§ Task details
Locate each line with the string "rigid" in the listing below and copy it.

☆ ☆ ☆

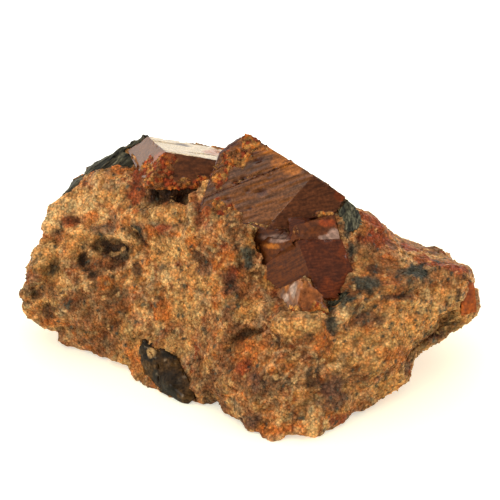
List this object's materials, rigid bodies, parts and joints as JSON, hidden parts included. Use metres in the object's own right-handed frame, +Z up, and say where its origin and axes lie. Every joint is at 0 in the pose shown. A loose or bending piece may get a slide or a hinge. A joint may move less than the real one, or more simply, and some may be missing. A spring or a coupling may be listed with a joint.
{
  "type": "garnet crystal specimen",
  "caption": "Hand specimen of reddish brown garnet: large faceted crystals grown in rough granular garnet rock with dark pyroxene and quartz; stands on its worn underside.",
  "frame": {"origin": "middle of the base's bounding box, on the surface that the specimen stands on", "axes": "+Z up, +X along the specimen's length towards its narrow tip, +Y away from the front face that shows the crystals"},
  "size_m": [0.067, 0.0428, 0.034],
  "materials": {
    "garnet_rock": "rough granular",
    "dark_garnet": "glassy, faintly striated",
    "brown_garnet": "glassy",
    "orange_garnet": "glassy",
    "dark_pyroxene": "fibrous, dull",
    "green_pyroxene": "splintery, dull",
    "smoky_quartz": "glassy"
  },
  "bodies": {
    "root": {"matrix_rock": "garnet_rock", "main_garnet_crystal": "dark_garnet", "left_garnet_crystal": "brown_garnet", "small_garnet_crystal": "brown_garnet", "tip_garnet_crystal": "orange_garnet", "pyroxene_crust": "dark_pyroxene", "pyroxene_grain": "green_pyroxene", "pyroxene_wedge": "dark_pyroxene", "quartz_grain": "smoky_quartz"}
  },
  "joints": []
}
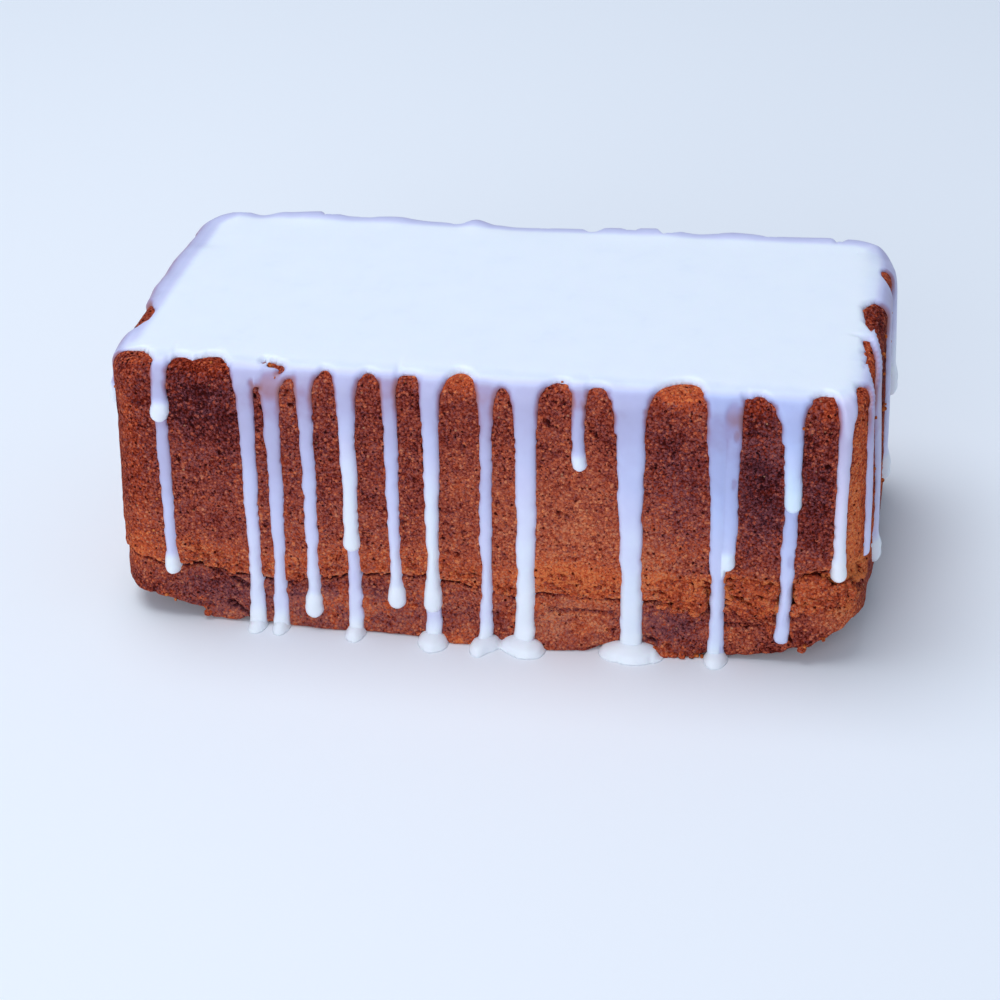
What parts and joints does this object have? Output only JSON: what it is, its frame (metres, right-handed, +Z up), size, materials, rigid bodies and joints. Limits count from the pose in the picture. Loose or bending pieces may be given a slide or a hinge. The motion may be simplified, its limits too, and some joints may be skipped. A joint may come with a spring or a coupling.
{
  "type": "loaf cake",
  "caption": "Oblong sponge loaf cake with poured white icing on top that runs down all four sides in narrow drips; uncut and solid, and stands on its flat underside.",
  "frame": {"origin": "middle of the cake's box, on the surface that it stands on", "axes": "+X along the loaf's length, to the right as seen from its long front face; +Y from the front face to the back; +Z up"},
  "size_m": [0.2332, 0.118, 0.0892],
  "materials": {
    "sponge": "porous browned sponge crumb, matt, from dark brown to orange brown",
    "icing": "smooth set sugar icing, satin, opaque where it is thick and slightly see-through where it is thin"
  },
  "bodies": {
    "root": {"sponge": "sponge", "icing": "icing"}
  },
  "joints": []
}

☆ ☆ ☆

§ Solution to this exercise
List this object's materials, rigid bodies, parts and joints as JSON, hidden parts included. Use metres in the object's own right-handed frame, +Z up, and say where its origin and axes lie. Every joint is at 0 in the pose shown. A loose or bending piece may get a slide or a hinge. A joint may move less than the real one, or more simply, and some may be missing. A spring or a coupling may be listed with a joint.
What parts and joints does this object have? Output only JSON: what it is, its frame (metres, right-handed, +Z up), size, materials, rigid bodies and joints. Limits count from the pose in the picture. Loose or bending pieces may be given a slide or a hinge. The motion may be simplified, its limits too, and some joints may be skipped. A joint may come with a spring or a coupling.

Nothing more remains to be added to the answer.